'''

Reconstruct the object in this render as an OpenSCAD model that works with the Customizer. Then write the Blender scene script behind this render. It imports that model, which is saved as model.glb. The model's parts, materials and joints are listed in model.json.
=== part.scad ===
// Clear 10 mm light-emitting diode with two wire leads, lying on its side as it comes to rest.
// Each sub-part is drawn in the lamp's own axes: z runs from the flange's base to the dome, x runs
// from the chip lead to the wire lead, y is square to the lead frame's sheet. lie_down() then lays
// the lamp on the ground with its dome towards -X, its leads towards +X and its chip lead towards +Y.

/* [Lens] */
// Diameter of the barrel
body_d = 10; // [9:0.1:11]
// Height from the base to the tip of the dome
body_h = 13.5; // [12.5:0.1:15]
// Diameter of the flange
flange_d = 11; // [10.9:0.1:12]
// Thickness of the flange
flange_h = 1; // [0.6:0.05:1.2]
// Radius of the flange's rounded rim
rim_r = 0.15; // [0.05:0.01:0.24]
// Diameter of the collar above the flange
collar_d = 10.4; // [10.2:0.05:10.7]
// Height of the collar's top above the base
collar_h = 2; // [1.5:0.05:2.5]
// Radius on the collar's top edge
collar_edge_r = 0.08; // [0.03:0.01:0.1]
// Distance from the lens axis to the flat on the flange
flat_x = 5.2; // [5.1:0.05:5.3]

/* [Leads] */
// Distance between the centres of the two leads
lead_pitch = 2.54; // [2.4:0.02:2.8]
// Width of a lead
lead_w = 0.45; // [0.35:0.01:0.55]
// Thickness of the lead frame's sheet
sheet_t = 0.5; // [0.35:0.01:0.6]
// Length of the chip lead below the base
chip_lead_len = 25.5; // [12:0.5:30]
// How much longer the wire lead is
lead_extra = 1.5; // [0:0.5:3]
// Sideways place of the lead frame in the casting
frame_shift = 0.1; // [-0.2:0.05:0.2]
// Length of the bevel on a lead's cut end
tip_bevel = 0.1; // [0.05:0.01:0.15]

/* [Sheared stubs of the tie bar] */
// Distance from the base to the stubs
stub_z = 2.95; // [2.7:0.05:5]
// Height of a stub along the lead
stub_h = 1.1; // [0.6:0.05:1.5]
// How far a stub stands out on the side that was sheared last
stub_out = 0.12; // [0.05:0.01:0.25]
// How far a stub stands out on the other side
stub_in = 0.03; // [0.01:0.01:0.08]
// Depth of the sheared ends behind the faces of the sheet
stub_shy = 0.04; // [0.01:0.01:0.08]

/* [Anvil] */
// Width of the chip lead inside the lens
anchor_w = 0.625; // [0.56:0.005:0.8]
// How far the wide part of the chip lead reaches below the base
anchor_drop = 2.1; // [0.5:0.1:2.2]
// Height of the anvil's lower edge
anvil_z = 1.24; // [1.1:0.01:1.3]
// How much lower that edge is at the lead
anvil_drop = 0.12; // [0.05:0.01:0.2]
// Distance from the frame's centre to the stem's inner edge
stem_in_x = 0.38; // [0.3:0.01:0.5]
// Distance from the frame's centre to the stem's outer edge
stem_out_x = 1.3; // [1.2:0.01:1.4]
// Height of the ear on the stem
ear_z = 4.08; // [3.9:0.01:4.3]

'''
'''

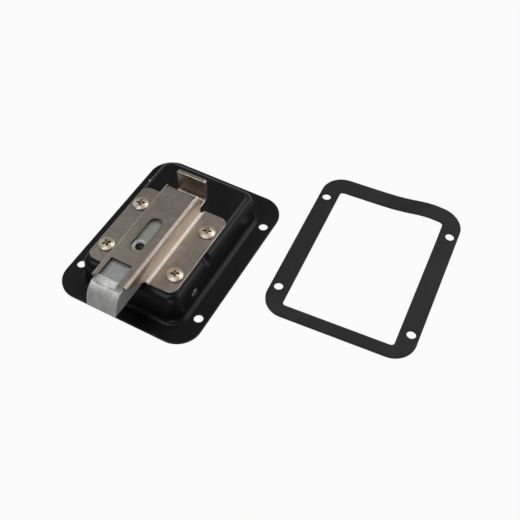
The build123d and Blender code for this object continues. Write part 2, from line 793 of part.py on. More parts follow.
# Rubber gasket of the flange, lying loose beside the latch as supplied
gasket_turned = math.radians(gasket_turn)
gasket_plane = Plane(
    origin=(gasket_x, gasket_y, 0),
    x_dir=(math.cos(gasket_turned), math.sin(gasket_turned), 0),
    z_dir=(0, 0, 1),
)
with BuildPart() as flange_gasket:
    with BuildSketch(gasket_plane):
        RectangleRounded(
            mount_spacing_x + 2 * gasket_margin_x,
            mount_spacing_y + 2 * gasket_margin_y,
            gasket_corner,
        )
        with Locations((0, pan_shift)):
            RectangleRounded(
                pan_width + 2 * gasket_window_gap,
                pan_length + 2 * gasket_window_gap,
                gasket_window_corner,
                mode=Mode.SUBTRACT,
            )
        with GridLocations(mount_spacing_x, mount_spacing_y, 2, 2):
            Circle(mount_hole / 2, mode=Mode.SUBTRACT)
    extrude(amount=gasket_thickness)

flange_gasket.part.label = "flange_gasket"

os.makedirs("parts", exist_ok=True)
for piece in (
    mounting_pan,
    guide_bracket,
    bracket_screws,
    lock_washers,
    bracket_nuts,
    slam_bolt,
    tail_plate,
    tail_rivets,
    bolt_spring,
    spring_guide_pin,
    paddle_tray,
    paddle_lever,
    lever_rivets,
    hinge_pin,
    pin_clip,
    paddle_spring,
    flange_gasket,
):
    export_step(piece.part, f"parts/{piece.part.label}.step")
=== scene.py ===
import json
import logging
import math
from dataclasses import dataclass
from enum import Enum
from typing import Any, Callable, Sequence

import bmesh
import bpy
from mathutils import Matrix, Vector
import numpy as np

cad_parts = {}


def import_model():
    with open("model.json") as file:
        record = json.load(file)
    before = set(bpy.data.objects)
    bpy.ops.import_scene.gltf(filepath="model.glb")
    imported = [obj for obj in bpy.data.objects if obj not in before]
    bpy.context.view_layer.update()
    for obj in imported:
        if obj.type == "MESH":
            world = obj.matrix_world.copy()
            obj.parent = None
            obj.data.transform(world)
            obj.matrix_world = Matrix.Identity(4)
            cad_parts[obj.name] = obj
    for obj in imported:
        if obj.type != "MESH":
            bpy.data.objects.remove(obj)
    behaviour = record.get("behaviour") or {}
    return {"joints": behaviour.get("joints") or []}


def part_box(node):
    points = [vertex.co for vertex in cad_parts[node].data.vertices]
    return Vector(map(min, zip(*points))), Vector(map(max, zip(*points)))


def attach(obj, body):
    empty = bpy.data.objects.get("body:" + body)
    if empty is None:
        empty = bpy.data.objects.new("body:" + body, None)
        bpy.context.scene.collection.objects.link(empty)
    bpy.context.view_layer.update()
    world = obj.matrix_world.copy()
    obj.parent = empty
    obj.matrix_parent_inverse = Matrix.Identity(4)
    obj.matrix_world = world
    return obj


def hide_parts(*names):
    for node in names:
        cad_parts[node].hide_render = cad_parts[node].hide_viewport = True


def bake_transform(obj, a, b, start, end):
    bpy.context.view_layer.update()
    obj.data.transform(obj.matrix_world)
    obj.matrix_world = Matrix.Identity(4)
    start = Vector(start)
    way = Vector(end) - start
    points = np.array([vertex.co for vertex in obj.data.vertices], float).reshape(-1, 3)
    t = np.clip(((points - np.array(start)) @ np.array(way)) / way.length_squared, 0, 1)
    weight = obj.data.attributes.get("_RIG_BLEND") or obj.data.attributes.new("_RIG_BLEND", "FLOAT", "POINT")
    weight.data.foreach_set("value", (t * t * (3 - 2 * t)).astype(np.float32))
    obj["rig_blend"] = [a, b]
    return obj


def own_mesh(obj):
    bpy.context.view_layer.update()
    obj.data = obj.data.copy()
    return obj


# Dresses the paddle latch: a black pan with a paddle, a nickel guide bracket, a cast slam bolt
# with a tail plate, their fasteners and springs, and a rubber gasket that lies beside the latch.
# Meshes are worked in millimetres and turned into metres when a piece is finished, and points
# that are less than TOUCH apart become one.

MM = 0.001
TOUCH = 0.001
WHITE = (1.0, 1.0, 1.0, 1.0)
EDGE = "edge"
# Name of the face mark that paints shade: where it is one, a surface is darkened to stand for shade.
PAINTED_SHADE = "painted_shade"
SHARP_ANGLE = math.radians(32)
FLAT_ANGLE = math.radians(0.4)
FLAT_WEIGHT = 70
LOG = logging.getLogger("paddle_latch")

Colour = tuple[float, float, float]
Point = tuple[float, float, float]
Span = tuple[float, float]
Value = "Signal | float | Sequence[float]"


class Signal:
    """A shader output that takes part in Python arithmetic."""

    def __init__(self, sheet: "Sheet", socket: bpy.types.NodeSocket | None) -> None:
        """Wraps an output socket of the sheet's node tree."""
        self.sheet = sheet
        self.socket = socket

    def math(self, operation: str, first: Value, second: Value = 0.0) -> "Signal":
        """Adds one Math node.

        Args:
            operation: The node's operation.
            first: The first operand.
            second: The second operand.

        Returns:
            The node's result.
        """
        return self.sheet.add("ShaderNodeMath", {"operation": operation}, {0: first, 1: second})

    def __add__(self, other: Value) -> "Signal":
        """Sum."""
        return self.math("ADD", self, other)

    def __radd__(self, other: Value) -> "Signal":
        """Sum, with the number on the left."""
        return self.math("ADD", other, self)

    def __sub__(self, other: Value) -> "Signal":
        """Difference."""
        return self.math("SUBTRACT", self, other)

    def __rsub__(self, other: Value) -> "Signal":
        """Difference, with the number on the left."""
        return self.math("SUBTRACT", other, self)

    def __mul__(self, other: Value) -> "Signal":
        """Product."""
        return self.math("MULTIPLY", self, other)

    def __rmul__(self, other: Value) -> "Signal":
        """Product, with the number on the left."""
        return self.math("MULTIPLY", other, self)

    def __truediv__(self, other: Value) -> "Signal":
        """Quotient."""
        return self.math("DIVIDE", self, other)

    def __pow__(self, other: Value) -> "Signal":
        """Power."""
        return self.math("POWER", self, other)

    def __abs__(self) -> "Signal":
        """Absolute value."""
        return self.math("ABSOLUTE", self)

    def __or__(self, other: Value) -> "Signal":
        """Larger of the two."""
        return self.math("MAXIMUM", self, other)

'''

### Stated problem:
Begin with the line that has "Reconstruct the object" in the listing above and end after the line that has "tip_bevel = 0.1; // [0.05:0.01:0.15]"; output those lines exactly.

### Full answer:
Reconstruct the object in this render as an OpenSCAD model that works with the Customizer. Then write the Blender scene script behind this render. It imports that model, which is saved as model.glb. The model's parts, materials and joints are listed in model.json.
=== part.scad ===
// Clear 10 mm light-emitting diode with two wire leads, lying on its side as it comes to rest.
// Each sub-part is drawn in the lamp's own axes: z runs from the flange's base to the dome, x runs
// from the chip lead to the wire lead, y is square to the lead frame's sheet. lie_down() then lays
// the lamp on the ground with its dome towards -X, its leads towards +X and its chip lead towards +Y.

/* [Lens] */
// Diameter of the barrel
body_d = 10; // [9:0.1:11]
// Height from the base to the tip of the dome
body_h = 13.5; // [12.5:0.1:15]
// Diameter of the flange
flange_d = 11; // [10.9:0.1:12]
// Thickness of the flange
flange_h = 1; // [0.6:0.05:1.2]
// Radius of the flange's rounded rim
rim_r = 0.15; // [0.05:0.01:0.24]
// Diameter of the collar above the flange
collar_d = 10.4; // [10.2:0.05:10.7]
// Height of the collar's top above the base
collar_h = 2; // [1.5:0.05:2.5]
// Radius on the collar's top edge
collar_edge_r = 0.08; // [0.03:0.01:0.1]
// Distance from the lens axis to the flat on the flange
flat_x = 5.2; // [5.1:0.05:5.3]

/* [Leads] */
// Distance between the centres of the two leads
lead_pitch = 2.54; // [2.4:0.02:2.8]
// Width of a lead
lead_w = 0.45; // [0.35:0.01:0.55]
// Thickness of the lead frame's sheet
sheet_t = 0.5; // [0.35:0.01:0.6]
// Length of the chip lead below the base
chip_lead_len = 25.5; // [12:0.5:30]
// How much longer the wire lead is
lead_extra = 1.5; // [0:0.5:3]
// Sideways place of the lead frame in the casting
frame_shift = 0.1; // [-0.2:0.05:0.2]
// Length of the bevel on a lead's cut end
tip_bevel = 0.1; // [0.05:0.01:0.15]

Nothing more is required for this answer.